We observed that IVIg appears to hasten full muscle strength recovery. This result should be interpreted with care, since this was one positive finding among many secondary endpoints examined. However, it might be argued that the time needed to recover strength is a more responsive endpoint in patients with mild GBS. Previously, a randomised controlled trial showed that two sessions of PE hastened the onset of motor recovery in patients with mild GBS compared with untreated patients.1 Clinical deterioration was less frequent in the PE group (4% vs 39%, p=0.0001) in that study, but this was also influenced by the fact that patients who deteriorated were regrouped into a moderate GBS group, receiving two or four PE sessions. The design of that PE trial was suitable for patients with mild GBS, as deterioration would regroup them into a PE group with more PE sessions. For IVIg, this is problematic, because IVIg is given in one standard course over 2–5 days. Unfortunately, we are not able to predict which patients with mild GBS at presentation will deteriorate. Until prognostic markers are identified that predict deterioration in mild GBS patients, a well-designed prospective trial evaluating the efficacy of IVIg in mild GBS remains problematic, primarily because of ethical constraints.

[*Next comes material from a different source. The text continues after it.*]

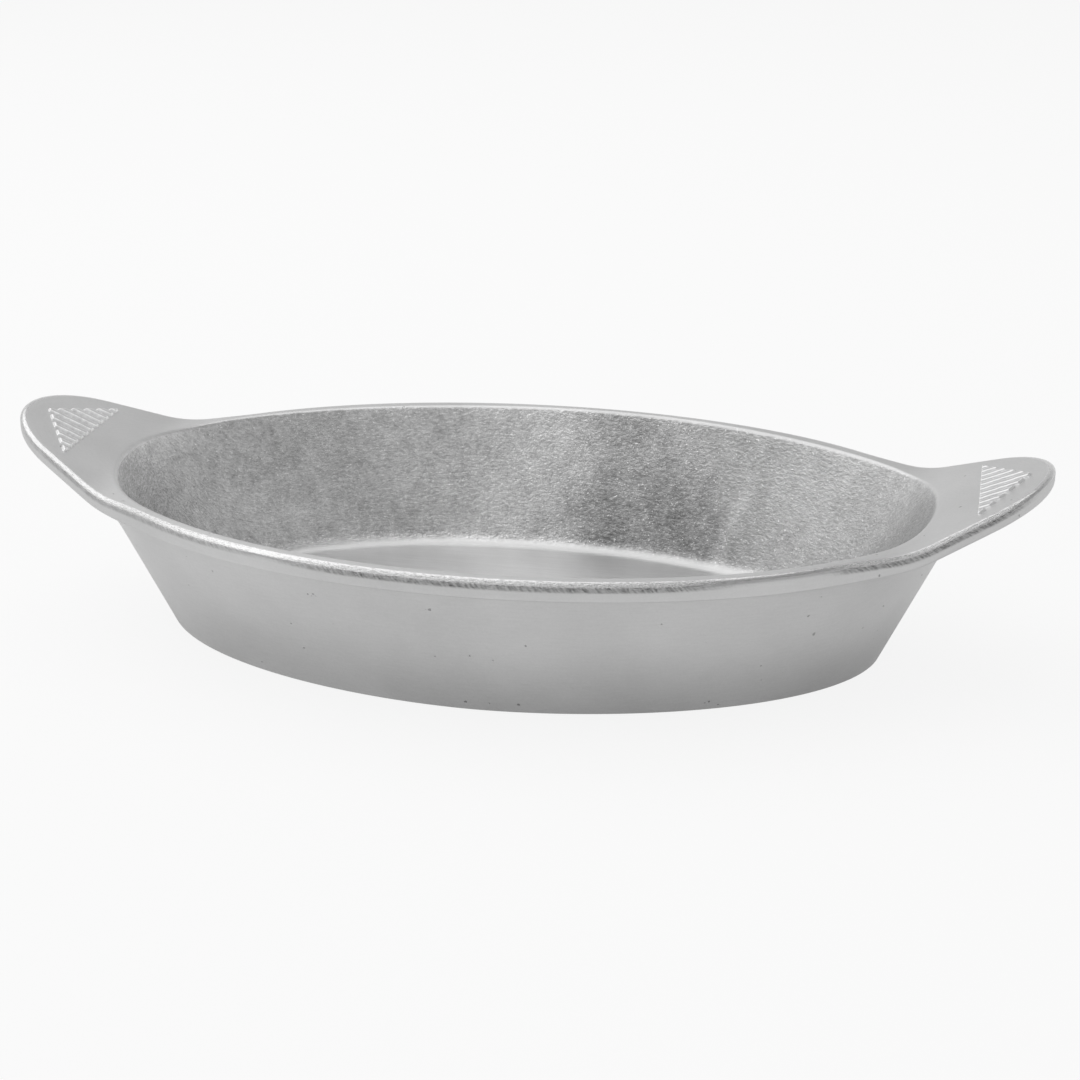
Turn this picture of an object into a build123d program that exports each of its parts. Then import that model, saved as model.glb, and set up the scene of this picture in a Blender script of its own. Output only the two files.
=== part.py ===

This is the first study evaluating the 1-year outcome in mildly affected GBS patients. Previously, problems with hand and arm function and mobility have been reported in up to 38% of mild GBS patients at 6 months, irrespective of treatment.6 We also found that despite the presumed benign course and good outcome, approximately 40% of patients with mild GBS, regardless of IVIg treatment, had residual symptoms at a year. In the subset of those with persistent mild GBS, residual symptoms were present in 35% of patients. This demonstrates the unmet need for more effective treatment even for those considered mildly affected.

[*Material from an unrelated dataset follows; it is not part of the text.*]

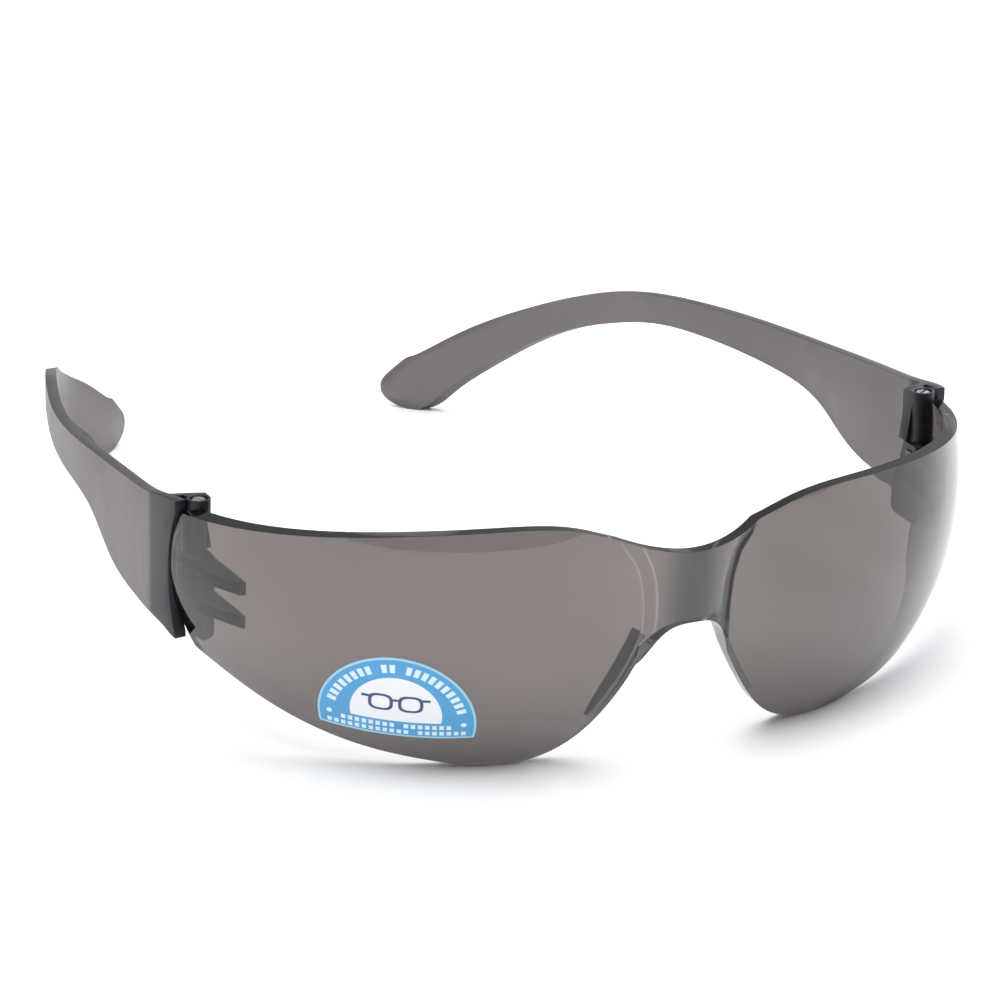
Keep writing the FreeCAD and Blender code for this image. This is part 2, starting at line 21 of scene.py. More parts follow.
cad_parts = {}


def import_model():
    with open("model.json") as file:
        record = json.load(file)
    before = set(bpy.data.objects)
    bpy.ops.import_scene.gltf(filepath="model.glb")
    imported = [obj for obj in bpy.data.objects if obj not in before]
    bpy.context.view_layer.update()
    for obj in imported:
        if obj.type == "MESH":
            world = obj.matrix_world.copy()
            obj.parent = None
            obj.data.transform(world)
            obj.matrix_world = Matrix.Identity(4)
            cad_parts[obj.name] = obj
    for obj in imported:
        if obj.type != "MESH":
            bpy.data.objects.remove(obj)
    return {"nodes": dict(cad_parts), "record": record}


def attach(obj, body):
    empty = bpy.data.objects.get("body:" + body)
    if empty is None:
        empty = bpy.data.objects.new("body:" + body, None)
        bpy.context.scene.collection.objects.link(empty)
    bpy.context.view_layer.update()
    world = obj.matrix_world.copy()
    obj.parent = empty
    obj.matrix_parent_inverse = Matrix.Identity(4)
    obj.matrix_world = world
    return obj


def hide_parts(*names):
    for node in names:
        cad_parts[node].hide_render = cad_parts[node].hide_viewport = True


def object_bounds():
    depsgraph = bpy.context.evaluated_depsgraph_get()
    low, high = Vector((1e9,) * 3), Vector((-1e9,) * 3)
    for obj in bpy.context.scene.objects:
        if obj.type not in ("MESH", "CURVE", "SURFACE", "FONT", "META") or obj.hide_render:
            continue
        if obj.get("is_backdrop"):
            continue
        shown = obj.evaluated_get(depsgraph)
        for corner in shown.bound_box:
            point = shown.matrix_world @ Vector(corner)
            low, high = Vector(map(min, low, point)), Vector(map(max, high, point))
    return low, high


LOG = logging.getLogger("safety_glasses")
MM = 0.001

Colour = tuple[float, float, float]
Feed = bpy.types.NodeSocket | float | tuple[float, ...]

# The Mix node keeps one set of sockets for each kind of value. These are the ones for colours.
MIX_UNDER, MIX_OVER, MIX_RESULT = 6, 7, 2
# The refractive index of polycarbonate.
POLYCARBONATE_INDEX = 1.58

# Points closer than this are welded, faces that turn less are joined into one, and edges that
# turn more are rounded.
WELD = 0.002 * MM
FLAT_DEGREES = 0.4
SHARP_DEGREES = 40.0


class Side(Enum):
    """The two sides of the glasses, as the wearer names them."""

    LEFT = 1.0
    RIGHT = -1.0

    @property
    def word(self) -> str:
        """The side's name in node and joint names."""
        return self.name.lower()


class NodeBench:
    """A node tree with short ways to add, set and join its nodes."""

    def __init__(self, tree: bpy.types.NodeTree) -> None:
        """Keeps the tree that the nodes go in."""
        self.tree = tree

    def add(self, kind: str, **settings: object) -> bpy.types.Node:
        """Adds a node.

        Args:
            kind: the node's type name.
            settings: properties of the node, by name.

        Returns:
            The new node.
        """
        node = self.tree.nodes.new(kind)
        for name, value in settings.items():
            setattr(node, name, value)
        return node

    def feed(self, socket: bpy.types.NodeSocket, value: Feed) -> None:
        """Joins a socket to another one, or sets it to a plain value.

        Args:
            socket: the input to fill.
            value: an output socket, a number, or a vector or colour.
        """
        if isinstance(value, bpy.types.NodeSocket):
            self.tree.links.new(value, socket)
        else:
            socket.default_value = value

    def math(self, operation: str, *values: Feed) -> bpy.types.NodeSocket:
        """Works out one number from up to three others.

        Args:
            operation: the Math node's operation.
            values: its inputs in order.

        Returns:
            The result's socket.
        """
        node = self.add("ShaderNodeMath", operation=operation)
        for socket, value in zip(node.inputs, values):
            self.feed(socket, value)
        return node.outputs[0]

    def chain(self, operation: str, *values: Feed) -> bpy.types.NodeSocket:
        """Works out one number from any number of others, two at a time.

        Args:
            operation: the Math node's operation.
            values: the numbers in order.

        Returns:
            The result's socket.
        """
        return reduce(lambda total, value: self.math(operation, total, value), values)

    def slant(self, first: Feed, second: Feed) -> bpy.types.NodeSocket:
        """Works out the length of the slant over two legs at right angles.

        Args:
            first: one leg.
            second: the other leg.

        Returns:
            The length's socket.
        """
        return self.math("SQRT", self.math("ADD", self.math("MULTIPLY", first, first),
                                           self.math("MULTIPLY", second, second)))

    def split(self, point: Feed) -> dict[str, bpy.types.NodeSocket]:
        """Splits a vector into its parts.

        Args:
            point: the vector.

        Returns:
            The socket of each part, by the name of its axis.
        """
        node = self.add("ShaderNodeSeparateXYZ")
        self.feed(node.inputs[0], point)
        return {axis: node.outputs[axis] for axis in "XYZ"}

    def dot(self, first: Feed, second: Feed) -> bpy.types.NodeSocket:
        """Works out the dot product of two vectors.

        Args:
            first: one vector.
            second: the other vector.

        Returns:
            The product's socket.
        """
        node = self.add("ShaderNodeVectorMath", operation="DOT_PRODUCT")
        self.feed(node.inputs[0], first)
        self.feed(node.inputs[1], second)
        return node.outputs["Value"]

    def offset(self, point: Feed, origin: Feed) -> bpy.types.NodeSocket:
        """Works out a point's place from another origin.

        Args:
            point: the point.
            origin: the new origin.

        Returns:
            The difference's socket.
        """
        node = self.add("ShaderNodeVectorMath", operation="SUBTRACT")
        self.feed(node.inputs[0], point)
        self.feed(node.inputs[1], origin)
        return node.outputs["Vector"]

    def ramp(self, value: Feed, start: float, end: float, low: Feed = 0.0, high: Feed = 1.0
             ) -> bpy.types.NodeSocket:
        """Maps a number smoothly from one range to another, and holds it at the ends.

        Args:
            value: the number.
            start: where the ramp starts.
            end: where it ends.
            low: the result at the start.
            high: the result at the end.

        Returns:
            The mapped number's socket.
        """
        node = self.add("ShaderNodeMapRange", interpolation_type="SMOOTHSTEP")
        for name, part in (("Value", value), ("From Min", start), ("From Max", end),
                           ("To Min", low), ("To Max", high)):
            self.feed(node.inputs[name], part)
        return node.outputs["Result"]

    def blend(self, amount: Feed, under: Feed, over: Feed) -> bpy.types.NodeSocket:
        """Lays one colour over another.

        Args:
            amount: how much of the upper colour shows, from 0 to 1.
            under: the lower colour.
            over: the upper colour.

        Returns:
            The colour's socket.
        """
        node = self.add("ShaderNodeMix", data_type="RGBA")
        self.feed(node.inputs["Factor"], amount)
        self.feed(node.inputs[MIX_UNDER], under)
        self.feed(node.inputs[MIX_OVER], over)
        return node.outputs[MIX_RESULT]

    def noise(self, point: Feed, scale: Feed, detail: float, roughness: float = 0.5
              ) -> bpy.types.NodeSocket:
        """Adds a fractal noise from 0 to 1.

        Args:
            point: where it is read.
            scale: how many grains there are in a metre.
            detail: how many octaves it has.
            roughness: how strong the finer octaves are.

        Returns:
            The noise's socket.
        """
        node = self.add("ShaderNodeTexNoise")
        self.feed(node.inputs["Vector"], point)
        self.feed(node.inputs["Scale"], scale)
        node.inputs["Detail"].default_value = detail
        node.inputs["Roughness"].default_value = roughness
        return node.outputs["Fac"]

    def facing_up(self, start: float, end: float) -> bpy.types.NodeSocket:
        """Makes a mask of the faces that look straight up or down, such as a moulding's rims.

        Args:
            start: the upright part of the normal where the mask starts.
            end: the upright part where it is full.

        Returns:
            The mask's socket.
        """
        normal = self.split(self.add("ShaderNodeTexCoord").outputs["Normal"])
        return self.ramp(self.math("ABSOLUTE", normal["Z"]), start, end)

    def place(self) -> bpy.types.NodeSocket:
        """The socket that gives a point's place in the object's own frame, in metres."""
        return self.add("ShaderNodeTexCoord").outputs["Object"]

    def band(self, value: Feed, middle: float, half: float, soft: float) -> bpy.types.NodeSocket:
        """Makes a mask that is 1 where a number is near a middle value.

        Args:
            value: the number.
            middle: the middle of the band.
            half: half of the band's width.
            soft: how wide its edge is.

        Returns:
            The mask's socket.
        """
        away = self.math("ABSOLUTE", self.math("SUBTRACT", value, middle))
        return self.ramp(away, half + soft, half - soft)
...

The most important limitation of our study is its observational nature resulting in selection bias and confounding by indication. In addition, the most responsive primary endpoint for patients with mild GBS is unknown. As discussed above, onset of motor recovery might be a responsive endpoint, but the IGOS database did not document the date of onset of motor recovery so we could only estimate the time of onset of motor recovery by using the study visit dates. Another possible endpoint might be time to hospital discharge, especially in studies including cost-effectiveness analysis. However, discharge policies differ widely between hospitals and the date of hospital discharge was not recorded in IGOS. For this study, we used the GBS disability scale because it is widely known and most often used in therapeutic trials for GBS. However, the scale may not be sensitive enough for patients with mild GBS. In 2013, a group of inflammatory neuropathy experts reached agreement and recommended using the activity and participation level measured by the 24-item R-ODS for all future therapeutic GBS studies.20 25 However, the R-ODS scale contains items which are not always applicable, especially in different regions of the world, diminishing its reliability and applicability.26 Lastly, although IGOS has collected a very large cohort of GBS patients, the patient numbers in this study, and especially in the substudy of patients with persistent mild GBS, were small, and the study could be underpowered.

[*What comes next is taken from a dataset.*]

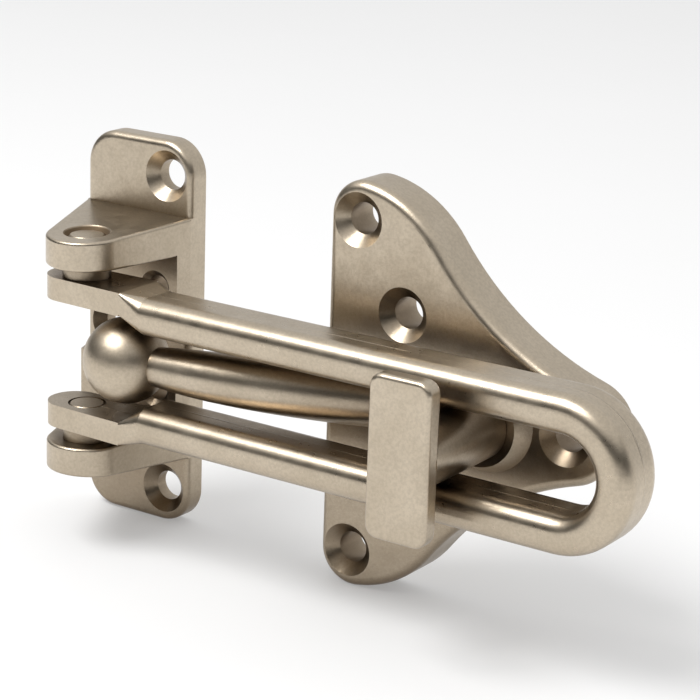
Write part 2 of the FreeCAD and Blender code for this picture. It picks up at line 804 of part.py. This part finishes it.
def screw_start(s):
    """Distance from the plate's back to the underside of the screw head."""
    return s.back_play + s.screw_head_height


def tang_end(s):
    """The tang stops a little short of the stop washer, so that the screw clamps it."""
    return screw_start(s) + s.spacer_play


def add_flatted_round(sketch, radius, half_width):
    """A circle with two flats, at plus and minus half the width."""
    rise = root(radius * radius - half_width * half_width)
    add_outline(sketch, [
        (half_width, rise),
        (-half_width, rise, radius, 1),
        (-half_width, -rise),
        (half_width, -rise, radius, 1),
    ])


def make_stop_washer(doc, s):
    """A washer keyed on the tang, with a notch that lets the knob make a quarter turn."""
    body = new_body(doc, "stop_washer", knob_x(s))
    outline = new_sketch(body, "Disc", "XZ_Plane", screw_start(s))
    outer = s.recess_diameter / 2 - s.stop_play
    add_circle(outline, 0.0, 0.0, 2 * outer)
    pad(body, "DiscPad", outline, s.stop_thickness)

    key = new_sketch(body, "KeyHole", "XZ_Plane")
    add_flatted_round(key, s.shank_diameter / 2 + s.shank_play, s.tang_width / 2 + s.shank_play)
    pocket(body, "KeyHoleCut", key)

    swell = s.stop_pin_diameter / 2 + s.stop_play
    inside = s.stop_pin_circle - swell
    beyond = outer + OVERLAP
    across = (sine(s.quarter_turn), cosine(s.quarter_turn))
    halfway = (sine(s.quarter_turn / 2), cosine(s.quarter_turn / 2))
    far = 2 * beyond
    end = (inside * across[0], inside * across[1])
    past_end = (end[0] + swell * across[1], end[1] - swell * across[0])
    notch = new_sketch(body, "Notch", "XZ_Plane")
    add_outline(notch, [
        (0.0, inside, inside, 1),
        (-swell, inside),
        (-swell, beyond),
        (far * halfway[0], far * halfway[1]),
        (past_end[0] + (beyond - inside) * across[0], past_end[1] + (beyond - inside) * across[1]),
        past_end,
        end,
    ])
    pocket(body, "NotchCut", notch)
    return body


def make_spring_washer(doc, s):
    """A dished spring ring between the recess floor and the stop washer."""
    body = new_body(doc, "spring_washer", knob_x(s))
    profile = new_sketch(body, "RingSection", "XY_Plane")
    inside = s.shank_diameter / 2 + s.shank_play
    floor = -recess_depth(s)
    top = floor + s.spring_rise
    add_outline(profile, [
        (inside, top - s.spring_thickness),
        (inside + s.spring_width, floor),
        (inside + s.spring_width, floor + s.spring_thickness),
        (inside, top),
    ])
    ring = body.newObject("PartDesign::Revolution", "Ring")
    ring.Profile = profile
    ring.ReferenceAxis = (profile, ["V_Axis"])
    ring.Angle = FULL_TURN
    return body


def make_stop_pin(doc, s):
    """The pin in the recess floor that the stop washer turns against."""
    length = s.stop_thickness + s.spring_rise + s.stop_pin_sunk
    pin = add_rod(doc, "stop_pin", s.stop_pin_diameter / 2, length,
                  knob_x(s), -screw_start(s), s.stop_pin_circle, TO_FRONT)
    pin.Label = "stop_pin"
    return pin


def make_knob_screw(doc, s):
    """A slotted screw that holds the stop washer on the tang."""
    head = add_rod(doc, "screw_head", s.screw_head_diameter / 2, s.screw_head_height,
                   0.0, -s.back_play, 0.0, TO_FRONT)
    shaft = add_rod(doc, "screw_shaft", s.screw_diameter / 2, s.screw_length + s.screw_head_height,
                    0.0, -s.back_play, 0.0, TO_FRONT)
    solid = fuse_or_cut(doc, "Fuse", "screw_solid", head, shaft)
    slot = doc.addObject("Part::Box", "screw_slot")
    bind(slot, "Length", s.screw_head_diameter + 2 * OVERLAP)
    bind(slot, "Width", s.screw_slot_depth + OVERLAP)
    bind(slot, "Height", s.screw_slot_width)
    place(slot, -(s.screw_head_diameter / 2 + OVERLAP),
          -(s.back_play + s.screw_slot_depth), -s.screw_slot_width / 2)
    screw = fuse_or_cut(doc, "Cut", "knob_screw", solid, slot)
    screw.Label = "knob_screw"
    place(screw, knob_x(s), 0.0, 0.0)
    return screw


def check(doc, pieces):
    """Stop if any object failed or any piece has no sound solid."""
    for item in doc.Objects:
        if "Invalid" in item.State or "Error" in item.State:
            raise RuntimeError("%s is not sound: %s" % (item.Name, item.State))
    for piece in pieces:
        if piece.Shape.isNull() or not piece.Shape.isValid() or not piece.Shape.Solids:
            raise RuntimeError("%s has no sound solid" % piece.Label)


def main():
    doc = FreeCAD.newDocument("DoorGuard")
    s = make_sheet(doc)
    pieces = [
        make_jamb_bracket(doc, s),
        make_hinge_pin(doc, s, "upper_hinge_pin", 1),
        make_hinge_pin(doc, s, "lower_hinge_pin", -1),
        make_spacer(doc, s, "upper_spacer", 1),
        make_spacer(doc, s, "lower_spacer", -1),
        make_swing_bar(doc, s),
        make_door_plate(doc, s),
        make_strike_ball(doc, s),
        make_ball_stud(doc, s),
        make_turn_knob(doc, s),
        make_stop_washer(doc, s),
        make_spring_washer(doc, s),
        make_stop_pin(doc, s),
        make_knob_screw(doc, s),
    ]
    doc.recompute()
    check(doc, pieces)
    os.makedirs("parts", exist_ok=True)
    for piece in pieces:
        piece.Shape.exportStep("parts/%s.step" % piece.Label)
        box = piece.Shape.BoundBox
        print("%-16s %d solid(s) %9.2f mm3  X %7.2f %7.2f  Y %7.2f %7.2f  Z %7.2f %7.2f" % (
            piece.Label, len(piece.Shape.Solids), piece.Shape.Volume,
            box.XMin, box.XMax, box.YMin, box.YMax, box.ZMin, box.ZMax))


main()
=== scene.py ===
"""Looks of the swing bar door guard: satin nickel parts standing on a pale floor."""
import json
import math

import bmesh
import bpy
from mathutils import Matrix, Vector


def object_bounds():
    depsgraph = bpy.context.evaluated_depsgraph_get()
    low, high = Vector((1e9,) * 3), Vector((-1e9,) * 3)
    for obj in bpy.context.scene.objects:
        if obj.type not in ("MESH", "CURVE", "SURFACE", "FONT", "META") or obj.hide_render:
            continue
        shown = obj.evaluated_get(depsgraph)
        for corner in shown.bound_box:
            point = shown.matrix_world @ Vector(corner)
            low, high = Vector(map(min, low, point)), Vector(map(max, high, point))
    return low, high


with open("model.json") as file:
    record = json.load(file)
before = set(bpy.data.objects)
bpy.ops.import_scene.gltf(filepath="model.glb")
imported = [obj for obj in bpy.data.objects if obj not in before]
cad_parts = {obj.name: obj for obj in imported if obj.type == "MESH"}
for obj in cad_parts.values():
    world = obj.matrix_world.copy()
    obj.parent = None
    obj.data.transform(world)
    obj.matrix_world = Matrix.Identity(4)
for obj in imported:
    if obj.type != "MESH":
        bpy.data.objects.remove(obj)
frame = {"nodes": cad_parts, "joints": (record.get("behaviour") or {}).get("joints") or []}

CAD_LOW, CAD_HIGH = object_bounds()
MM = 0.001

# The bar turns about the upright line through this point, and closed it lies in the point's plane
HINGE = {joint["name"]: joint["pos_m"] for joint in frame["joints"]}["bar_swing"]
PIN_AXIS = (HINGE[0], HINGE[1], 0.0)
BAR_PLANE = HINGE[1]

# Camera: place in metres, angles in degrees, focal length in widths of the frame
CAMERA_AT = (0.2440, -0.3018, 0.1117)
CAMERA_AZIMUTH = 33.823
CAMERA_ELEVATION = 16.597
CAMERA_ROLL = 1.979
CAMERA_FOCAL = 3.2883
SENSOR_WIDTH_MM = 36.0
CAMERA_REACH = (0.01, 20.0)

# Colour of the plating, and what its darker and lighter places multiply it by
NICKEL = (0.575, 0.494, 0.386)
CLOUD_DARK = (0.93, 0.92, 0.90)
CLOUD_LIGHT = (1.05, 1.05, 1.05)
FLECK_DARK = (0.66, 0.66, 0.66)
# The plating's colour times this is the shade painted into crevices, between parts and round the
# pins
SHADE_DARK = (0.30, 0.25, 0.20)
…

Although this observational study did not identify significant benefit from adding IVIg to supportive care in initially mild GBS, confounding factors may have masked the possible positive effect of such treatment. IVIg may shorten time to full recovery of muscle strength and PE has previously been proven to hasten recovery in mild GBS.1Since other trials in severe GBS have shown that IVIg and PE have similar efficacy,7 it would be premature to conclude that PE is more efficacious than IVIg in mild GBS. Because this study has shown that 40% of patients with mild GBS have persistent symptoms at 1 year regardless of treatment status, other more effective treatments are needed. Ideally, future studies would use more responsive clinical outcome measures appropriate for mild GBS, measure prognostic biomarkers of ongoing inflammation and nerve damaging which predict disease progression, and include more participants in a randomised controlled design.